Concerns that Tim Cook wouldn't be able to live up to Steve Jobs have, for now at least, been silenced.
It's probably not realistic to expect another 72% pop in Apple's stock between now and the time next year's new iPhone comes out. That would make Apple a $1.1 trillion company. Yes, the tech giant is the odds-on favorite to become this country's first $1 trillion company, but all in the coming fiscal year?
Either way, sooner or later, there will come a time to sell Apple. Let's go over the five things to watch that would signal that it may finally be too late to buy into the class act of Cupertino.
1. Sell when analysts start lowering their price targets
Wall Street's generally infatuated with Apple, making it the most valuable company on the planet.
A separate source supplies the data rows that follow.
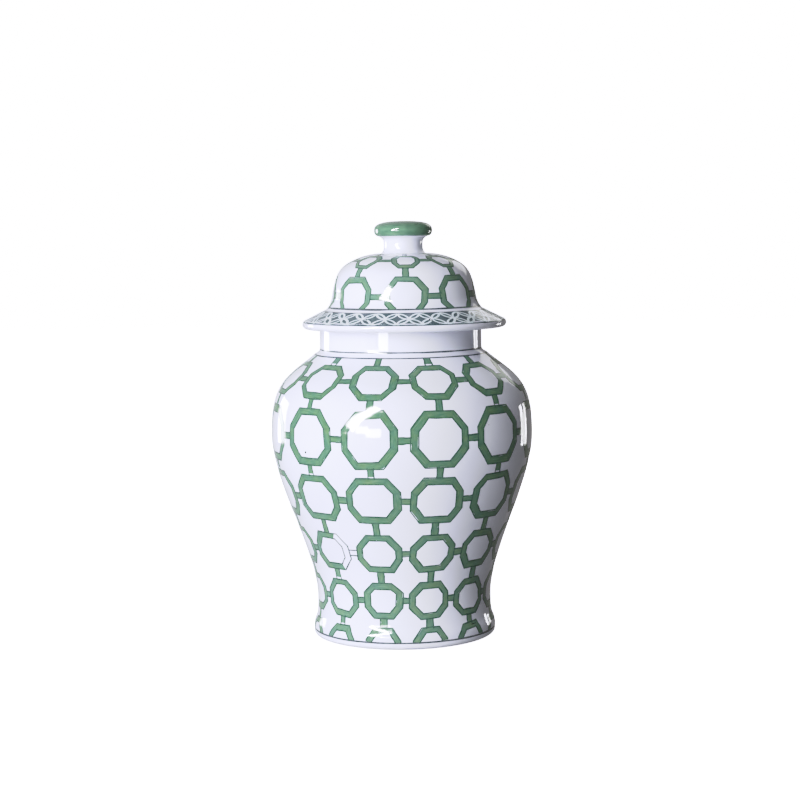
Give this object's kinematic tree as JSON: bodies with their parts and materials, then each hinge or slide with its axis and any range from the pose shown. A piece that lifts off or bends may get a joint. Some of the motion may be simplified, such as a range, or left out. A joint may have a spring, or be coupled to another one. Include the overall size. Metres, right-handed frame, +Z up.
{
  "type": "ginger jar",
  "caption": "Lidded ceramic ginger jar: tapered body with a wide shoulder and short neck, and a domed lid with a sloping brim and a round knob.",
  "frame": {"origin": "centre of the foot ring's resting plane, on the jar's axis", "axes": "+Z up along the jar's axis, the way the lid lifts; -Y is the front"},
  "size_m": [0.2635, 0.2634, 0.419],
  "materials": {
    "glazed_porcelain": "gloss glaze with hand-painted green lattice",
    "green_glaze": "gloss glaze",
    "bare_biscuit": "matt unglazed"
  },
  "bodies": {
    "jar": {"foot_ring": "glazed_porcelain", "lower_body": "glazed_porcelain", "upper_body": "glazed_porcelain", "neck_collar": "glazed_porcelain"},
    "lid": {"lid_brim": "glazed_porcelain", "lid_dome": "glazed_porcelain", "lid_crown": "glazed_porcelain", "lid_locating_ring": "bare_biscuit", "lid_knob": "green_glaze"}
  },
  "joints": [
    {"name": "lid_lift", "type": "slide", "parent": "jar", "child": "lid", "axis": [0, 0, 1], "range_m": [0, 0.15]}
  ]
}
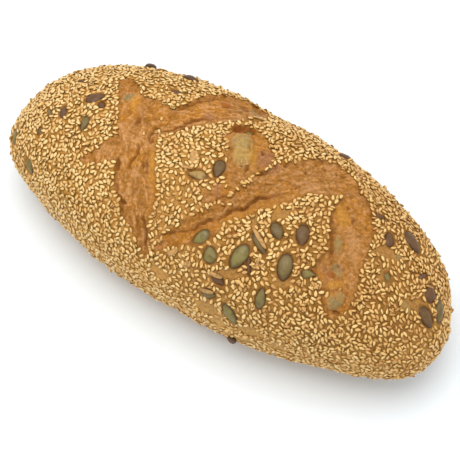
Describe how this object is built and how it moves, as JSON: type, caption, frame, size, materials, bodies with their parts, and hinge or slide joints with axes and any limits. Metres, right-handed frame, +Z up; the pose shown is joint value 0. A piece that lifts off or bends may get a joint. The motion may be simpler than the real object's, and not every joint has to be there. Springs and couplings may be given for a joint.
{
  "type": "rustic seeded bread loaf",
  "caption": "Uncut oval hearth loaf with a golden brown crust, slashed in a zigzag and covered in sesame and pumpkin seeds.",
  "frame": {"origin": "middle of the flat base", "axes": "+Z up, +X along the loaf's length, +Y across it"},
  "size_m": [0.2547, 0.1175, 0.078],
  "materials": {
    "crust": "baked, golden brown, slightly glossy where bare",
    "sesame": "toasted hulled seed, pale golden",
    "pumpkin_seed": "toasted seed, olive green to brown, satin"
  },
  "bodies": {
    "root": {"loaf": "crust"}
  },
  "joints": []
}
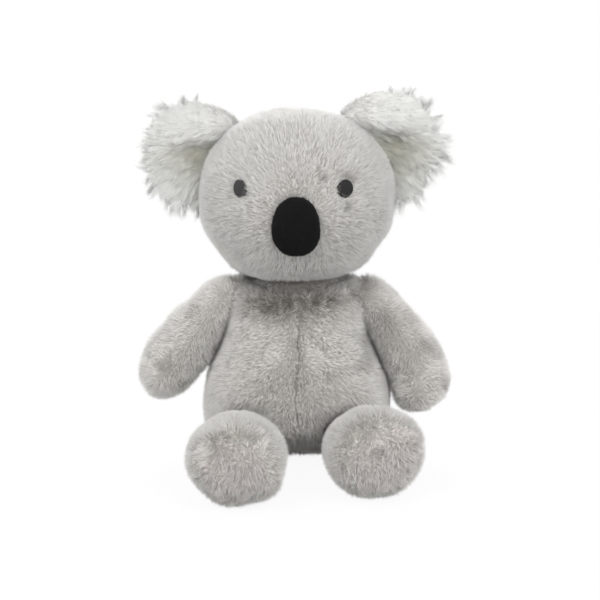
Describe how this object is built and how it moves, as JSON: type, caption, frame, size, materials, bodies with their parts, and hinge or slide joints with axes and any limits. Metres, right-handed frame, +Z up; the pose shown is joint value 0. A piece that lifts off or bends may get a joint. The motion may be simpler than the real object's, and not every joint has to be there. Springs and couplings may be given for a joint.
{
  "type": "plush koala",
  "caption": "Seated plush koala toy with an upright round head, cupped fluffy ears, a big oval velvet nose, hanging arms and forward legs, all soft sewn panels over stuffing.",
  "frame": {"origin": "middle of the flat seat base, where the toy rests on the floor", "axes": "+Z up, the toy faces -Y, its own left side is +X"},
  "size_m": [0.2129, 0.1987, 0.2455],
  "materials": {
    "plush_light": "short pale grey plush pile",
    "plush_grey": "short mottled grey plush pile",
    "ear_fur": "long white-grey fur",
    "nose_velvet": "black short-pile velvet",
    "eye_thread": "dark grey satin-stitch embroidery",
    "stuffing": "white polyester fibre filling",
    "bean_cloth": "plain woven cloth"
  },
  "bodies": {
    "torso": {"tummy_left": "plush_grey", "tummy_right": "plush_grey", "back_left": "plush_grey", "back_right": "plush_grey", "seat_base": "plush_grey", "torso_filling": "stuffing", "bean_bag": "bean_cloth"},
    "neck": {"neck_filling": "stuffing"},
    "head": {"face_left": "plush_light", "face_right": "plush_light", "head_back_left": "plush_light", "head_back_right": "plush_light", "head_filling": "stuffing", "nose_cover": "nose_velvet", "nose_pad": "stuffing", "eye_left": "eye_thread", "eye_right": "eye_thread"},
    "ear_left": {"ear_left_back": "plush_light", "ear_left_lining": "ear_fur"},
    "ear_right": {"ear_right_back": "plush_light", "ear_right_lining": "ear_fur"},
    "arm_left": {"arm_left_front": "plush_grey", "arm_left_rear": "plush_grey", "arm_left_filling": "stuffing"},
    "arm_right": {"arm_right_front": "plush_grey", "arm_right_rear": "plush_grey", "arm_right_filling": "stuffing"},
    "leg_left": {"leg_left_outer": "plush_grey", "leg_left_inner": "plush_grey", "leg_left_sole": "plush_grey", "leg_left_filling": "stuffing"},
    "leg_right": {"leg_right_outer": "plush_grey", "leg_right_inner": "plush_grey", "leg_right_sole": "plush_grey", "leg_right_filling": "stuffing"}
  },
  "joints": [
    {"name": "head_turn", "type": "hinge", "parent": "torso", "child": "neck", "pos_m": [0, 0, 0.123], "axis": [0, 0, 1], "range_deg": [-30, 30], "stiffness_Nm_per_rad": 0.35},
    {"name": "head_nod", "type": "hinge", "parent": "neck", "child": "head", "pos_m": [0, 0, 0.123], "axis": [1, 0, 0], "range_deg": [-14, 14], "stiffness_Nm_per_rad": 0.45},
    {"name": "ear_left_fold", "type": "hinge", "parent": "head", "child": "ear_left", "pos_m": [0.0476, 0.004, 0.1995], "axis": [0.4972, 0, -0.8677], "range_deg": [-7, 7], "stiffness_Nm_per_rad": 0.03},
    {"name": "ear_right_fold", "type": "hinge", "parent": "head", "child": "ear_right", "pos_m": [-0.05242, 0.004, 0.19725], "axis": [-0.4179, 0, -0.9085], "range_deg": [-7, 7], "stiffness_Nm_per_rad": 0.03},
    {"name": "arm_left_swing", "type": "hinge", "parent": "torso", "child": "arm_left", "pos_m": [0.05102, -0.004, 0.106], "axis": [-1, 0, 0], "range_deg": [-40, 85]},
    {"name": "arm_right_swing", "type": "hinge", "parent": "torso", "child": "arm_right", "pos_m": [-0.05102, -0.004, 0.106], "axis": [-1, 0, 0], "range_deg": [-40, 85]},
    {"name": "leg_left_swing", "type": "hinge", "parent": "torso", "child": "leg_left", "pos_m": [0.035, -0.04224, 0.022], "axis": [-1, 0, 0], "range_deg": [-18, 20]},
    {"name": "leg_right_swing", "type": "hinge", "parent": "torso", "child": "leg_right", "pos_m": [-0.035, -0.04224, 0.022], "axis": [-1, 0, 0], "range_deg": [-18, 20]}
  ]
}
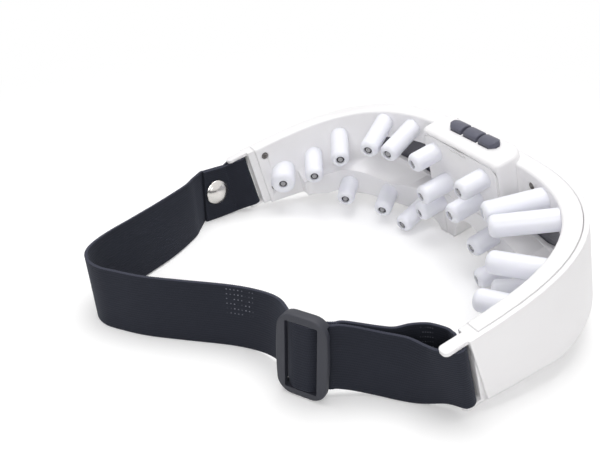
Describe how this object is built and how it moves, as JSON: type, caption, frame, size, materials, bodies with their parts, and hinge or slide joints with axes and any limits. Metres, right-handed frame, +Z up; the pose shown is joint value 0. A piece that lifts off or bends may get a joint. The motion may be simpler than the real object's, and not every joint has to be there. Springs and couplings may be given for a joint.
{
  "type": "eye massager",
  "caption": "Goggle-shaped eye massager lying on its lobes: white two-part mask with magnet-tipped massage fingers, push buttons, battery cover and an elastic head strap with slider.",
  "frame": {"origin": "centre of the bounding box seen from above, at the plane on which the part lies", "axes": "+X to the wearer's right, +Y out through the front of the mask, +Z up"},
  "size_m": [0.1977, 0.2097, 0.0668],
  "materials": {
    "housing": "white, soft gloss",
    "button": "dark slate, matt",
    "finger": "cool white, slightly translucent, satin",
    "slider": "charcoal, fine grain",
    "strap": "navy-black woven elastic with fine lengthwise ribs",
    "rivet": "satin nickel",
    "magnet": "dark grey, plated",
    "lens": "smoked, clear gloss",
    "board": "green solder mask",
    "contact": "nickel plated spring steel",
    "battery": "plain wrapped cell",
    "wire": "insulated wire",
    "motor": "drawn steel can",
    "screw": "zinc plated"
  },
  "bodies": {
    "mask": {"front_shell": "housing", "inner_frame": "housing", "circuit_board": "board", "tact_switches": "contact", "battery_upper": "battery", "battery_lower": "battery", "battery_contacts": "contact", "lens_left": "lens", "lens_right": "lens", "motor_left": "motor", "motor_right": "motor", "motor_wires": "wire", "housing_screws": "screw", "temple_finger_left": "finger", "temple_finger_right": "finger", "brow_finger_1_left": "finger", "brow_finger_2_left": "finger", "brow_finger_3_left": "finger", "brow_finger_4_left": "finger", "brow_finger_1_right": "finger", "brow_finger_2_right": "finger", "brow_finger_3_right": "finger", "brow_finger_4_right": "finger", "cheek_finger_1_left": "finger", "cheek_finger_2_left": "finger", "cheek_finger_3_left": "finger", "cheek_finger_1_right": "finger", "cheek_finger_2_right": "finger", "cheek_finger_3_right": "finger", "nose_finger_left": "finger", "nose_finger_right": "finger", "magnets_left": "magnet", "magnets_right": "magnet", "strap_left": "strap", "strap_woven": "strap", "strap_right": "strap", "strap_return": "strap", "rivet_cap": "rivet", "rivet_post": "rivet"},
    "battery_cover": {"cover_finger_upper_left": "finger", "cover_finger_upper_right": "finger", "cover_finger_lower_left": "finger", "cover_finger_lower_right": "finger", "battery_cover": "housing", "magnets_cover": "magnet"},
    "button_left": {"button_left": "button"},
    "button_middle": {"button_middle": "button"},
    "button_right": {"button_right": "button"},
    "motor_weight_left": {"motor_weight_left": "motor"},
    "motor_weight_right": {"motor_weight_right": "motor"},
    "slider": {"strap_slider": "slider"}
  },
  "joints": [
    {"name": "button_left_press", "type": "slide", "parent": "mask", "child": "button_left", "axis": [0, 0.284, -0.9588], "range_m": [0, 0.0008], "stiffness_N_per_m": 700, "springref_m": -0.0008},
    {"name": "button_middle_press", "type": "slide", "parent": "mask", "child": "button_middle", "axis": [0, 0.284, -0.9588], "range_m": [0, 0.0008], "stiffness_N_per_m": 700, "springref_m": -0.0008},
    {"name": "button_right_press", "type": "slide", "parent": "mask", "child": "button_right", "axis": [0, 0.284, -0.9588], "range_m": [0, 0.0008], "stiffness_N_per_m": 700, "springref_m": -0.0008},
    {"name": "battery_cover_pull", "type": "slide", "parent": "mask", "child": "battery_cover", "axis": [0, -0.9588, -0.284], "range_m": [0, 0.04]},
    {"name": "motor_left_spin", "type": "hinge", "parent": "mask", "child": "motor_weight_left", "pos_m": [-0.0765, 0.06198, 0.01811], "axis": [-0.7071, -0.678, -0.2008], "continuous": true},
    {"name": "motor_right_spin", "type": "hinge", "parent": "mask", "child": "motor_weight_right", "pos_m": [0.0765, 0.06198, 0.01811], "axis": [0.7071, -0.678, -0.2008], "continuous": true},
    {"name": "strap_adjust", "type": "slide", "parent": "mask", "child": "slider", "axis": [0.8339, 0.5519, 0], "range_m": [-0.01, 0.01], "deforming": ["strap_woven", "strap_return"]}
  ]
}
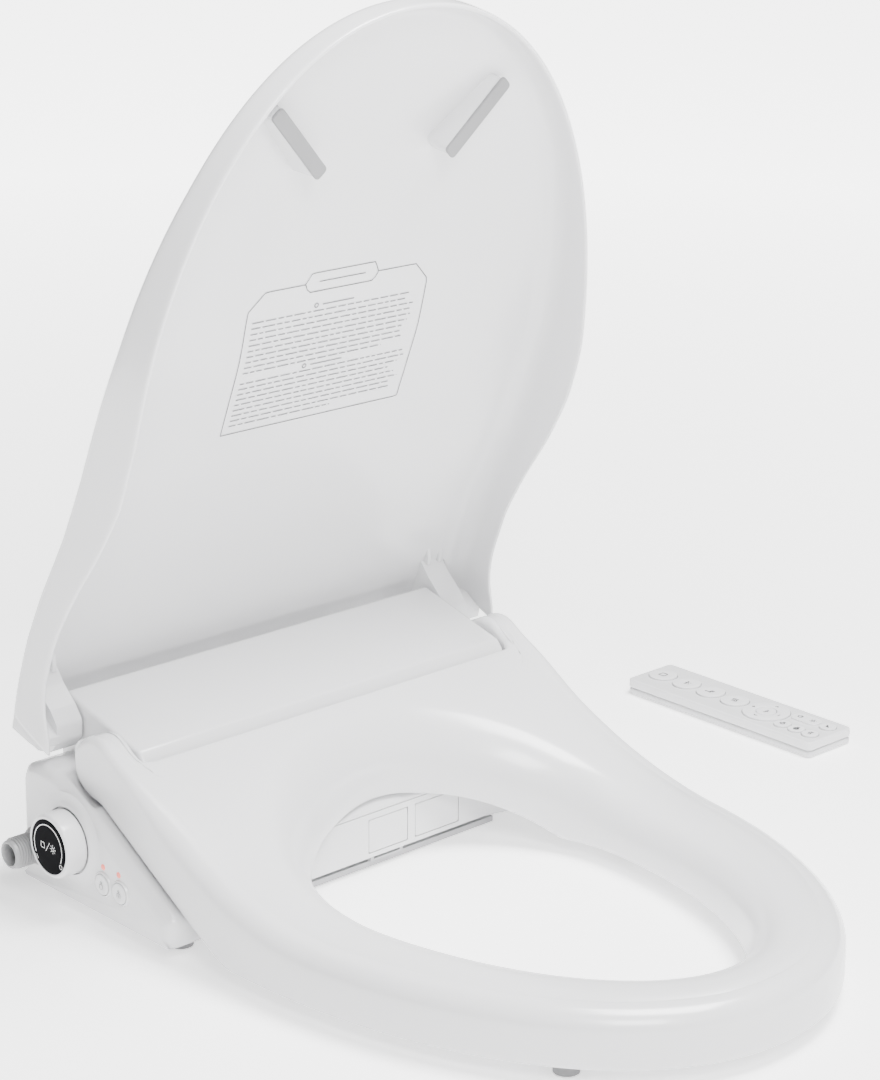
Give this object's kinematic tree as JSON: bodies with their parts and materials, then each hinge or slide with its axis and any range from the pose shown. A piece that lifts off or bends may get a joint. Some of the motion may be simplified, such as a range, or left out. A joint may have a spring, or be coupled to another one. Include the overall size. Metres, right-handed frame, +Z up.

How did this happen? It's not as if Apple has been a barnburner over the past year. In rare form, Apple has actually come up short on the bottom line in two of the past four quarters.
However, when Apple is good, it's really good, and analysts know the safe bet is to raise their price targets.
Deutsche Bank became just the latest analyst firm to juice up its expectations, having upped its price target on Apple from $775 to $850 on Friday. The move is hardly a surprise, with the iPhone 5 setting new sales records.
The coast is clear on this one, but be careful when Wall Street begins leading clients back down.
2. Sell when the stock price outruns the fundamentals
Apple is still cheap by traditional valuation standards. Despite a decade of blowout capital appreciation, Apple is fetching just 13 times earnings for the fiscal year that begins next month.
However, Apple was cheaper a year ago. The stock has soared better than 70% over the past year, but revenue and earnings have climbed only 44% and 60% higher, respectively. Even the bullish pros see Apple's heady growth slowing considerably in the year ahead, aiming for 20% profit growth on a 24% revenue increase for fiscal 2013.
Yes, analysts have historically bumped their outlooks higher as fiscal years play out, but make sure Apple's stock doesn't get too far ahead of its growth rate. There is certainly room for earnings multiple expansion, and that's why the stock is still cheap today. However, it's all about justifying gains in the future.
3. Sell when Apple's market share starts to suffer
Google (Nasdaq: GOOG ) Android devices continue to be the smartphone platform of choice, but Apple has still gained market share over the past year.
That's important. The iPhone is Apple's biggest product these days, and the last thing investors want to see is consumers who opt for cheaper smartphones.
Think that can't happen? Research In Motion's (Nasdaq: RIMM ) BlackBerry seemed invincible, and Palm before that. These days, things are so bleak for RIM that analysts are betting on a 40% plunge in quarterly revenue when it reports on Wednesday.
Microsoft (Nasdaq: MSFT ) , meanwhile, is throwing billions at getting Windows Phone going. Nokia (NYSE: NOK ) has been Mr. Softy's workhorse, but HTC turned heads on Wednesday by introducing a pair of Windows Phone smartphones that it will roll out in November. If Microsoft can sway most of the PC companies that have carved a cozy living off Windows as a desktop or laptop operating system to back the software giant's smartphone push, things may get interesting.
Apple doesn't have anything to worry about there -- for now. The iPhone 5 had more than twice as many preorders in its first day of availability than last year's iPhone 4S. Apple will be putting out a press release shortly, probably gushing about record retail sales over the weekend.
However, investors need to keep all of the potential negative catalysts in mind. Apple is cheap -- and a spectacular buy at even today's lofty prices -- for a company that's growing at a healthy clip. If that ever starts to change, it could be a long way down.
Continue enjoying the ride, but never lose sight of where the exits are located.